Pear Tree

Earl Haig

DETAILS
  • Artist

    Earl Haig

  • Date

    1989

  • Medium

    Oil on canvas

  • Object number

    405

  • Dimensions unframed

    86 × 111.8 cm

  • Dimensions framed

    98.5 × 184 cm

  • Marks

    Signed bottom right

  • Copyright

    © The Artist's Estate

ARTIST PROFILE

Earl Haig, 1918-2009

George ‘Dawyck’ Haig was son of the Field Marshall, Douglas Haig, Britain's commander-in-chief in WWI. He struggled between his two roles, a modernist painter and the second Earl Haig, laird of Bermersyde, a 14th-century house near Melrose in the Scottish borders which, which had been in the Haig family for 800 years.
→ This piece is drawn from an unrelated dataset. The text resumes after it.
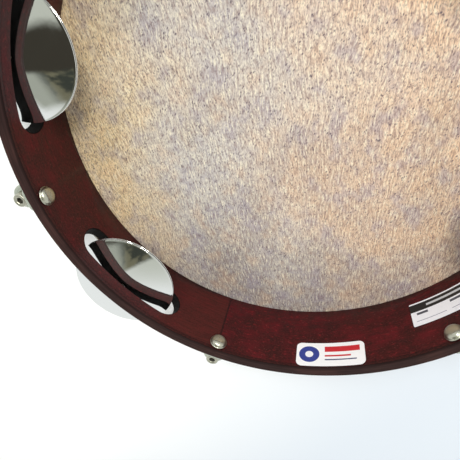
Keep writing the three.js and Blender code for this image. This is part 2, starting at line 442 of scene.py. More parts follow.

In WWII he served in the Royal Scots Greys as a second lieutenant but was captured in North Africa and sent to Colditz Castle as a prisoner of war. The paintings and drawings he made there were exhibited at The Scottish Gallery soon after the end of the war. He studied at Camberwell School of Arts and Crafts from 1945, and it was around this time that he suffered a nervous breakdown and was advised by his psychoanalyst to focus on his art. Although he moved back to Bermersyde and took on the responsibilities of the estate, he went on to have a successful and long career as an artist, exhibiting in Edinburgh and London.